Geng also released a message to her husband via the Weiquanwang rights website, which read: “All the hardship over the years have made us into the strongest family in the world. My children and I will be brave and strong until the day you come home.”

“Please hold on, no matter what difficulties you encounter,” the message read. “Please be sure to come back. We will always wait for you and always love you.”

‘A subject that can’t be mentioned’

On the other side of the United States, Luo Shengchun, wife of jailed human rights lawyer Ding Jiaxi, is also going through another Spring Festival without her husband.

Luo said she copes with the separation by suppression painful thoughts and distracting herself.

“I’ve come up with various ways to make myself less unhappy, whether it’s suppressing the feelings or distracting myself by spending time with friends,” Luo told RFA Mandarin.

“Jiaxi’s biggest wish was for [his situation] not to affect our daily lives, work, study, exercise,” Luo said. “So I try my hardest to make myself happy. I think this is a really big comfort to him.”

Apart from getting together with friends, Luo said she would treat the Lunar New Year as “just an ordinary day,” although she will be calling relatives from both sides of the family to catch up, particularly to offer New Year’s greetings to Ding’s elderly mother.

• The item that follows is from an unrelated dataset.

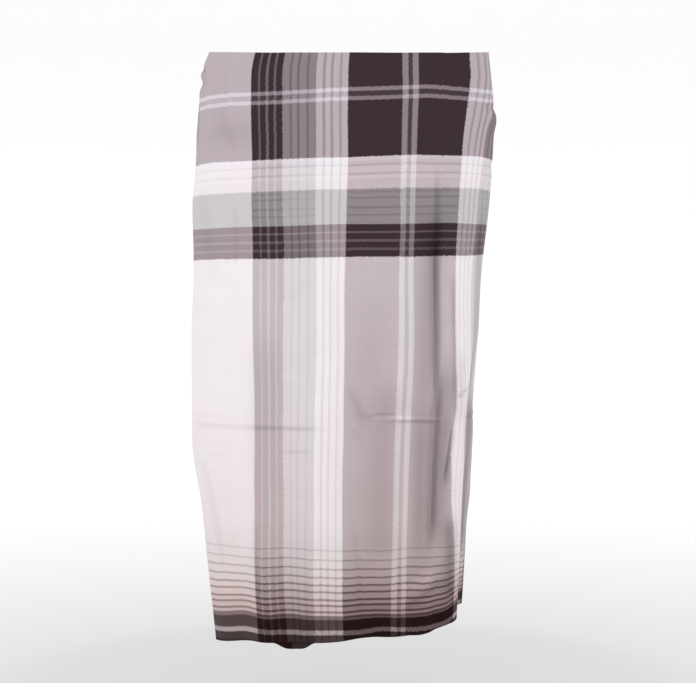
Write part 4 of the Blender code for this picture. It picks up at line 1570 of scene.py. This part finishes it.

But many things are still left unsaid. “Ding Jiaxi is a subject that can’t be mentioned,” said Luo, who hasn’t seen Ding since he visited her in the United States seven years ago.

The Linshu County People’s Court in the eastern province of Shandong handed down a 14-year jail term to pro-democracy New Citizens’ Movement founder Xu Zhiyong and a 12-year sentence to Ding on April 12, 2023, after finding both men guilty of “subversion of state power” – a charge often used to target critics of the government – after they attended a 2019 dissident gathering.

Since he was detained, the couple have only been able to communicate through his lawyers, and the last news Luo had of Ding was in October 2023.

“I’ve had no news of him in four months,” she said.

Asked if she had a message, Luo thought for a minute, before replying: “If I were to boil 1,000 words into a single phrase, it would be ‘love you forever, my dear.’”

Ilham Tohti’s daughter

Lunar New Year isn’t such an emotional challenge for Jewher Ilham, the U.S.-based daughter of jailed Uyghur professor Ilham Tohti, but she will be going through something similar come the Muslim festival of Nawruz around March 21, she told RFA.

If she were able to spend the festival with her father, she would cook him a meal, she told RFA Mandarin.

“My father is very greedy and loves to eat,” she said. “At the time we were separated, I still couldn’t cook, so I have been learning how to cook a lot of different food, just so that I can make it for him one day.”

“He has always said he hopes one day to eat food cooked by his daughter,” she said, adding that she has added Uyghur, Turkish and even Japanese recipes to her repertoire since she last saw him at the age of 19.

She wants to have him eat that food, and then thank her for the hard work she put into it, said Jewher, who was left to travel alone to the United States at the age of 19 after Ilham Tohti was detained by Beijing police en route for the airport on Feb. 2, 2013.

He was handed a life sentence for “secession” in September of the same year, and hasn’t been allowed any family visits in prison since 2017. 

In 2019, Jewher accepted the Sakharov Prize on her father’s behalf from the European Parliament, which said it was honoring his advocacy for the Uyghurs, who have been targeted with severe human rights violations that have amounted to genocide and crimes against humanity, according to the United Nations, the United States and other Western countries.

Jewher said her biggest worry is for her father’s health and safety, and the fact that she doesn’t even know if he is alive.

“I hope he is alive. I have been trying to believe that he is alive,” she said, adding that her family back home is under increasing pressure from the authorities over her public advocacy for Ilham Tohti and the Uyghur cause.

“Actually, the Chinese government recently went to my family and told them that they would only be allowed to visit my father again if they persuaded me to stop speaking out,” she said.

“But I don’t know if what they say is true – after all, [visits] are our legal right,” she said. “They would need to offer far more than that for me to even consider lowering the volume of my advocacy.”